Stuart Marques—the veteran Herald News, Newark Star-Ledger and Daily News reporter; New York Post editor; and New York Sun editor and columnist—never thought he’d make the leap. But as he announced in his final Sun column this week, he soon will, moving to the receiving end of reporters’ calls for the United Federation of Teachers.

He has his reasons. He thinks the UFT is right in its wrestling match with City Hall, and says he has a “vested interest” in that fight because his son is in public schools. Plus, Marques tells the Voice, “I’ve always been a union guy.” His father worked on the railroad. His mother was a teacher who once refused to cross a picket line. Marques and his wife both lost their paychecks when the Daily News went on strike in 1990, which is how Marques went from reporter to editor.

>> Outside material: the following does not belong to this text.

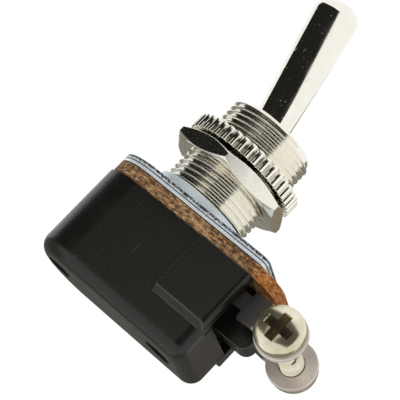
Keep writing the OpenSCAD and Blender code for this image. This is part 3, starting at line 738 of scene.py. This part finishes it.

He found work in TV, at A Current Affair, and when a colleague there went to the Post, he took Marques with him. He never wanted to become an editor, but running the metro desk at the Post ended up being his dream job. “You’re the center of the universe and the phone rings all day and it’s always for you and you turn around and there’s this line of people and they all want to talk to you,” he recalls. “And if you like that, then it’s a great job. If don’t like it, it chews you up and spits you out. And I loved it.” Of Rupert Murdoch, Marques notes that he “never found him to be as heavy handed as other people said he was.”

Marques was let go from the Post in 2001 and headed to the Sun, where he served as news editor until last September, then got a column. Marques says writing a column had long been his goal in journalism, “and I got to do a little of that. Unfortunately it was in a paper nobody reads and it was only for five months, but I got to do it.”

Ah, the Sun—New York’s newest, often most interesting, and frequently bizarre daily. What was life like there?

“I think the paper’s politics is a little more kind of upfront and a little more evident,” Marques says of the Sun. “That’s what the paper’s about.” Sure, the Post has a strong editorial slant, too, but it also has the funnies and a big sports section. Not so the Sun. “The editorial opinion and the editorial content of the Sun—I mean that’s its reason for being.”

Marques says it will be hard to not be a journalist any more, flipping through the paper to see a story that would “make a good column,” yet having no column to write. But “it’s also time to change.” And change is good, even for the news industry that Marques is now leaving. “Everybody sort of longs for the old days,” he says, “but you know they’re never as good as you remember them.”